The authenticity and integrity of this line as originally commissioned in July 1881 has been preserved intact. There have been only minor additions like introduction of additional reversal between Tindharia and Rongtong. All station buildings have been conserved as they were originally constructed. Though there is great neglect of heritage sites in India, miraculously most of this railway system, including the line, rolling stock and all associated buildings have retained their old world charm. This is thanks mainly to the Darjeeling Himalayan Railway Heritage Foundation and other bodies that are engaged in ensuring that the original theme and structure remains unaltered. Says R. Agarwal, the director of the Railway Museum, " The train has a fan following all over the world and tourists are amazed at how it has been preserved." According to UNESCO's Parera, the authorities were toying with the idea of winding up the service but the Foundation took the initiative and began campaigning for the preservation of this heritage. " It showcases the myopia of the authorites," says Anil Raj, an authority on railways. " All over the world when governments are going to great lengths to conserve their heritage trains and turn them into tourist atractions, all that our bureaucrats can think of is to shunt them in the junkyard." 

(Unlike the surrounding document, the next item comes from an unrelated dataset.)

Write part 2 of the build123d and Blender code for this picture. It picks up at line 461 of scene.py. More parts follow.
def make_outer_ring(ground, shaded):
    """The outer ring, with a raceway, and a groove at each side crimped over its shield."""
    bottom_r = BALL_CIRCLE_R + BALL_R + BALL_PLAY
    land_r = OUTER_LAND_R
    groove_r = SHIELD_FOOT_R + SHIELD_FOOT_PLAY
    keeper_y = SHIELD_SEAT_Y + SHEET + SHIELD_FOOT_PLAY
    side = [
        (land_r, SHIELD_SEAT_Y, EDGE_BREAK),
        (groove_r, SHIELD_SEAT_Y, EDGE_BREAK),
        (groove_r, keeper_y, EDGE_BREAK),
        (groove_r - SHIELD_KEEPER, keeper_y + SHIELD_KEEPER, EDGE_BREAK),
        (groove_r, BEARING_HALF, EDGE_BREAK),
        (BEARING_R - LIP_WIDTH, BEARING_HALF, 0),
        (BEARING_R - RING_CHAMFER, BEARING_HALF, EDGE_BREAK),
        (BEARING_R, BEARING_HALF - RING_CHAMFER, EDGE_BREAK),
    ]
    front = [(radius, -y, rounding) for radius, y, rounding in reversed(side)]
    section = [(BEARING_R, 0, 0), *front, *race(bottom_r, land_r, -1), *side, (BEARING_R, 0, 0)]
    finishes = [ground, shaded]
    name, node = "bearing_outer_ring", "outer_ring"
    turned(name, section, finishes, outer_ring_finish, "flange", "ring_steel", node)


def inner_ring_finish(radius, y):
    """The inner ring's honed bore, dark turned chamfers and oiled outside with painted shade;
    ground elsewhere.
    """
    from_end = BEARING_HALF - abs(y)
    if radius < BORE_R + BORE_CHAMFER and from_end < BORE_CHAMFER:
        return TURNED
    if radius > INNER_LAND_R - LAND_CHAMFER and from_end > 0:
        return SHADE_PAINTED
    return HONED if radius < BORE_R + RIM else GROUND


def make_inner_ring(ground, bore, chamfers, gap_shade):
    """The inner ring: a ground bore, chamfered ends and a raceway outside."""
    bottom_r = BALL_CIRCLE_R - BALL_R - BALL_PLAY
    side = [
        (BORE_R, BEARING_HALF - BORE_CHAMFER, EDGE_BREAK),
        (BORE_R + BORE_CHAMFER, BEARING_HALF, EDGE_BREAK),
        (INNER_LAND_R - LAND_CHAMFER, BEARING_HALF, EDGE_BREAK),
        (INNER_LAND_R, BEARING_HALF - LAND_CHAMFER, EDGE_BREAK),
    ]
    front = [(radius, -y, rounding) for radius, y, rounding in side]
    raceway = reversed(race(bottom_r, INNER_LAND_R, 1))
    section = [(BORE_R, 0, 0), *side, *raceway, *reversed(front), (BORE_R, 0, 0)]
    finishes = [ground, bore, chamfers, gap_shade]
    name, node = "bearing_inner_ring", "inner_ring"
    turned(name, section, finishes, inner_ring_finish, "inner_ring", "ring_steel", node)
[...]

After the proposal was sent to Paris, ICMS representative Robert Lee visited India and travelled in the 118 year old train before submitting his final report.  During his visit, Lee studied three aspects of the toy train - the engineering side, the social and economic aspects and its relevance to history. Barring the economic aspect which is grim due to a number of factors Lee found very little that could derail the train's inclusion in the list. The toy train also drew the attention of international media. Film director Yaavar Abbas came down from USA with his team to capture the journey. Abbas's effort is now a part of the Extreme Machines series on the Discovery Channel.

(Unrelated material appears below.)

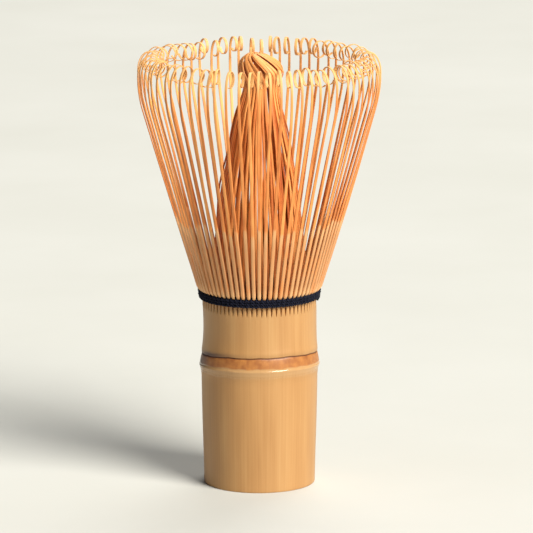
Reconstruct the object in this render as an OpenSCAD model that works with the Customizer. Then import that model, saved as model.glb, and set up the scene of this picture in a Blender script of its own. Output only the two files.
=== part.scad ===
// Bamboo tea whisk, standing on the open end of its handle.
// Millimetres, +Z up, origin on the axis at the foot of the handle.
// The whole whisk is one culm of bamboo: its upper half is split into an outer
// and an inner ring of tines, and one thread is woven round the tine roots.

/* [Handle] */
// Outer radius of the culm just under the thread
culm_radius = 14.3; // [14.2:0.1:16]
// Height of the unsplit culm
rim_height = 44.5; // [42:0.1:45]
// Height of the node ridge
node_height = 30.5; // [26:0.1:33]
// How far the node ridge stands out from the culm
node_bulge = 0.75; // [0.3:0.05:1.5]
// Thickness of the culm wall
culm_wall = 3.1; // [2.7:0.1:4]
// Thickness of the membrane that closes the culm at the node
septum_thickness = 2.4; // [1:0.1:4]

/* [Thread] */
// Thickness of the thread
thread_thickness = 0.84; // [0.6:0.02:0.9]
// Height of the middle of the woven band
thread_height = 48.7; // [48.4:0.1:49]
// Turns of thread outside the outer tines
thread_turns = 3; // [2:1:3]

/* [Outer tines] */
// Tines in each of the splits
tines_per_split = 4; // [2:1:4]
// Width of one tine
tine_width = 0.8; // [0.5:0.05:0.95]
// Lean of the straight stretch of a tine, in degrees
flare_angle = 16.5; // [12:0.5:19]
// Height of the tallest curled tip
tip_height = 110; // [95:1:120]
// Radius of the loop at a curled tip
curl_radius = 2.1; // [1.6:0.1:2.5]
// Thickness of a tine at its tip
tip_thickness = 0.3; // [0.2:0.05:0.5]

/* [Inner tines] */
// Outer radius of the inner bundle at its root
bundle_radius = 12.4; // [12:0.1:12.5]
// Outer radius of the neck under the head
neck_radius = 4.6; // [4.2:0.1:6]
// Outer radius of the rounded head
head_radius = 5.8; // [5.2:0.1:7]
// Height of the top of the head
head_height = 109.8; // [104:0.2:114]

/* [Hidden] */
SPLITS = 18;
SPLIT_ANGLE = 360 / SPLITS;
$fn = 180;
// A tine stands square to the front, at azimuth 270.
FIRST_AZIMUTH = 267.5;

function two_digits(n) = str(n < 10 ? "0" : "", n);
function node_names(stem) = [for (split = [1:SPLITS]) str(stem, two_digits(split))];

// Handle
foot_radius = culm_radius - 0.3;
foot_chamfer = 0.4;
waist_height = 40;
waist_radius = culm_radius + 0.06;
bore_radius = culm_radius - culm_wall;
lower_bore_radius = foot_radius - culm_wall;

// Tines
joint_clearance = 0.3;
root_height = rim_height + joint_clearance;
root_block = 1.1;
tine_pitch = 19.2 / tines_per_split;
// The outer face of a tine leaves the thread here and starts its straight lean.
shoulder_height = thread_height + 2.1;
shoulder_radius = culm_radius + 1.5;
lip_height = thread_height + 1.6;
root_thickness = 0.7;
bend_radius = 30;

// Inner bundle
bundle_gap = 0.8;
slit_angle = 1.3;
join_angle = 0.8;
crown_hole = 0.9;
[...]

darjeeling_train_street_scene.jpg (27548 bytes)
The train seems a part of everyday village street life.

 Ever since its installation, the Darjeeling railway system has exhibited an important interchange of human values. Over the years it has brought about a change in the lifestyle of people living in the region. For one, it altered the concept of time. Earlier it took almost six days to reach Darjeeling from Calcutta. With the introduction of the train it was compressed to less than 24 hours. The train also bears a unique testimony to the cultural tradition of tea plantation, which still remains the main source of livelihood of the populace of the region be it the landowners, the labourers or the traders. The line passes through 13 little fairytale stations on its journey.

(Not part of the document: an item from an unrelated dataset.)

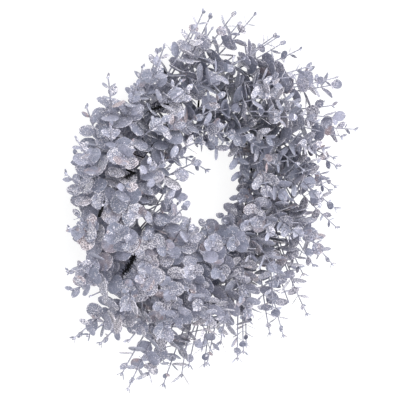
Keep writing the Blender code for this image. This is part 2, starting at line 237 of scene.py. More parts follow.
Plan = namedtuple("Plan", "name hoop angle tip leaf tip_leaf")
Spray = namedtuple("Spray", "name curve length leaf tip_leaf leaves")
Leaf = namedtuple("Leaf", "base axis side normal size")
RINGS_OF_SAMPLES = ((0.0, 1), (0.55, 8), (1.0, 16))
NEARBY = 0.05
SAME_PLACE = 1e-9


def unit(vector):
    return vector / np.linalg.norm(vector)


def polar(angle, distance, height=0.0):
    turn = math.radians(angle)
    return np.array([distance * math.cos(turn), distance * math.sin(turn), height])


def view_axes():
    """The photograph's right, up and toward the camera, in the wreath's frame."""
    tilt, lean = math.radians(TILT), math.radians(LEAN)
    down = np.array([math.cos(lean), math.sin(lean), 0.0])
    level = np.array([-down[1], down[0], 0.0])
    back = math.cos(tilt) * UP - math.sin(tilt) * down
    tipped = math.cos(tilt) * down + math.sin(tilt) * UP
    right = down[0] * tipped + level[0] * level
    up = down[1] * tipped + level[1] * level
    return right, up, back


SIGHT = view_axes()[2]


# Stems, by the part's rule


def curve_through(root, bend, tip):
    """A stem's curve, as a function from 0 at its root to 1 at its tip."""
    return lambda t: (1 - t) ** 2 * root + 2 * t * (1 - t) * bend + t * t * tip


def heading(curve, t, step=0.01):
    return unit(curve(t + step) - curve(t - step))


def curve_length(curve, steps=40):
    points = np.array([curve(t) for t in np.linspace(0, 1, steps)])
    return float(np.linalg.norm(np.diff(points, axis=0), axis=1).sum())


def stem_curve(hoop, root_angle, tip, rng):
    """A stem that runs along its hoop at first, clockwise, then bends out and up to its tip."""
    root = polar(root_angle, hoop, WIRE_HEIGHT + SEAT_GAP + STEM_WIDTH / 2)
    run = ROOT_RUN * np.linalg.norm(tip - root)
    bend = root + run * polar(root_angle - 90, 1) + UP * tip[2] * rng.uniform(*BEND_LIFT)
    return curve_through(root, bend, tip)


# The clear space


def disc_samples():
    """Points spread over a flat disc of radius 1, as pairs of plane coordinates."""
    found = []
    for radius, count in RINGS_OF_SAMPLES:
        for angle in np.arange(count) * math.tau / count:
            found.append((radius * math.cos(angle), radius * math.sin(angle)))
    return np.array(found)


def distance_to_disc(points, centre, normal, radius):
    offset = points - centre
    height = (offset * normal).sum(axis=-1)
    across = np.sqrt(np.maximum((offset * offset).sum(axis=-1) - height**2, 0))
    return np.hypot(height, np.maximum(across - radius, 0))


def leaf_middle(leaf):
    return leaf.base + leaf.axis * (LEAF_STALK + leaf.size / 2)


def disc(leaf, unit_disc):
    """A leaf as a flat disc: its centre, points spread over it, and its radius."""
    radius = leaf.size / 2
    centre = leaf_middle(leaf)
    flat = unit_disc * radius
    return centre, centre + flat[:, :1] * leaf.axis + flat[:, 1:] * leaf.side, radius


def nearest(points, others, margin):
    """The least distance between two sets of points, or infinity where it is plainly over the margin."""
    low, high = points.min(axis=0) - 2 * margin, points.max(axis=0) + 2 * margin
    others = others[((others > low) & (others < high)).all(axis=1)]
    if not len(others):
        return math.inf
    return np.linalg.norm(points[:, None] - others[None], axis=2).min()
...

Since the line goes over a mountain region, 73 per cent of the alignment consists of curves. The sharpest curve is located between Sukna and Rongtong. There are six reverses and three loops on this line, the most famous being the Batasia Loop between Ghoom and Darjeeling. The History of the Darjeeling Himalayan Railway dates back to the early nineteenth century and is linked to the very birth of the Darjeeling region as the queen of hill stations and also as one of the premier tea growing areas of India.

In 1878 Calcutta was linked by rail to Siliguri, but from there on to Darjeeling it was a ride on a horse drawn tonga that was by no means the most comfortable way to travel. That's when the idea of a train route germinated in the minds of the British authorities and the construction of the line began immediately and progressed rapidly. March 1880 saw the opening of the line upto Tindharia and by the year end the line was extended up to Kurseong. In July 1881, the line to Darjeeling was fully commissioned. The journey was not without perils. Ferocious Bengal tigers roamed the length of the tracks and in the early twenties, the Calcutta authorities recieved a frantic message from Tindharia ,which when decoded read : " Tiger eating station master on platform. Rush instructions by telegraph!" A large part of the wildlife has since vanished.  But 119 years on, the toy train still lumbers its way up and round the bends unfolding breath taking views of the vertical water falls, gentle mist rising up the verdant valleys and the ethereal splendour of the snows of the Kanchenjunga range. It is nostalgia at its best that is all set to chug into the new millenium.